Benny Gantz’s campaign team had two main challenges on Tuesday night: how to prepare their candidate for his first major appearance as a civilian running for election, and to what degree they should attack Benjamin Netanyahu.
The first problem was overcome through a lot of discipline and rehearsal. Mr Gantz was known throughout his miliary career for being a “team-player” and someone who played by the rules.
If anything, he is seen as having been too consensual and not enough of a maverick.
His 30-minute maiden speech as a politician was well-delivered, and not too polished, reminding Israeli voters that he is a general after all.
The second challenge was more difficult to overcome. To maintain the upward trajectory of his party, Israel Resilience, in the polls, Mr Gantz has to capture two very different constituencies.
One is made up of centrist and centre-left voters yearning for an alternative to the current prime minister of 10 years. But then there are those voters from the soft-right, the wavering Likudniks, who voted for Mr Netanyahu in the past but may be convinced that his time is over.
Mr Gantz needed both to criticise the country’s present leader while not offending his erstwhile supporters.
The speechwriters’ solution was to mention the prime minister by name only twice.
The first was in a list of prime ministers he termed “Israeli patriots” who had tried to make peace.
He referred to Menachem Begin and Yitzhak Rabin —who had made peace with actual countries, Egypt and Jordan — but namechecked Mr Netanyahu for signing agreements with the “greatest of murderers, Yasser Arafat”.
The second mention was as he signed off, thanking the prime minister for 10 years of service. He said: “We will take it from here.”
But even when Mr Gantz was not mentioning him by name, Mr Netanyahu was present throughout long stretches of the speech — such as when he mentioned the “leadership focused on itself”, acting like “a royal family” complete with “court jesters”.
Perhaps the most significant message of the evening was when Mr Gantz sought to quieten his critics who say he is aiming to be a senior minister in the next Netanyahu government.
His own government, he said, would have “zero tolerance for any form of corruption”, adding: “The very idea that in Israel an indicted prime minister can serve is ridiculous in my eyes.”
The Gantz team fully anticipated that Likud’s counter-campaign would be to try and brand the challenger as a “leftist”. So the speech was replete with tough warnings to Iran, Hezbollah and Hamas, as well as a reminder of how the IDF had killed Hamas chief Ahmad Jabari, under then-General Gantz’s watch as chief of staff.
Nor is he just taking the stage himself. The new party will be stacked with ex-Likudniks — including former Defence Minister Moshe Yaalon, who joined Mr Gantz on stage at the end of his speech — in prominent spots on the candidates list.
Will this be enough to seriously challenge Mr Netanyahu?
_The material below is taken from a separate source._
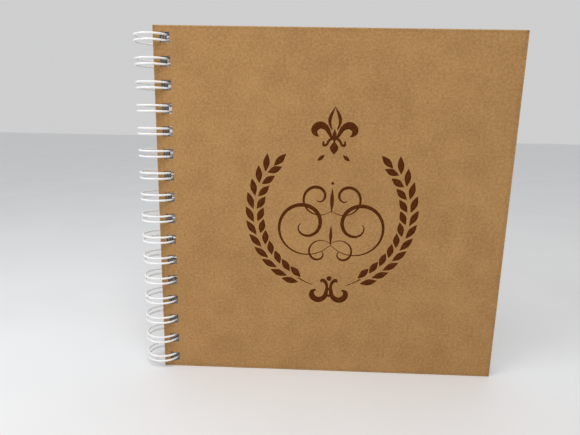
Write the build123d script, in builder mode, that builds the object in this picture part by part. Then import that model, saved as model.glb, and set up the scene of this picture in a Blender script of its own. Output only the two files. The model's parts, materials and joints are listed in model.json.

In the latest polls, his Likud is still projected to take twice the votes of Israel Resilience.
But the new party has only been around for a few weeks and is already beginning to break away from the rest of the pack, with a gap opening between it and the previous centrist sensation, Yesh Atid.
It remains to be seen whether Mr Gantz can not only attract voters from his centrist rivals but also chip away at Likud’s base.
He knows that if he doesn’t prise around 150,000 voters from Likud, Mr Netanyahu will win yet another election.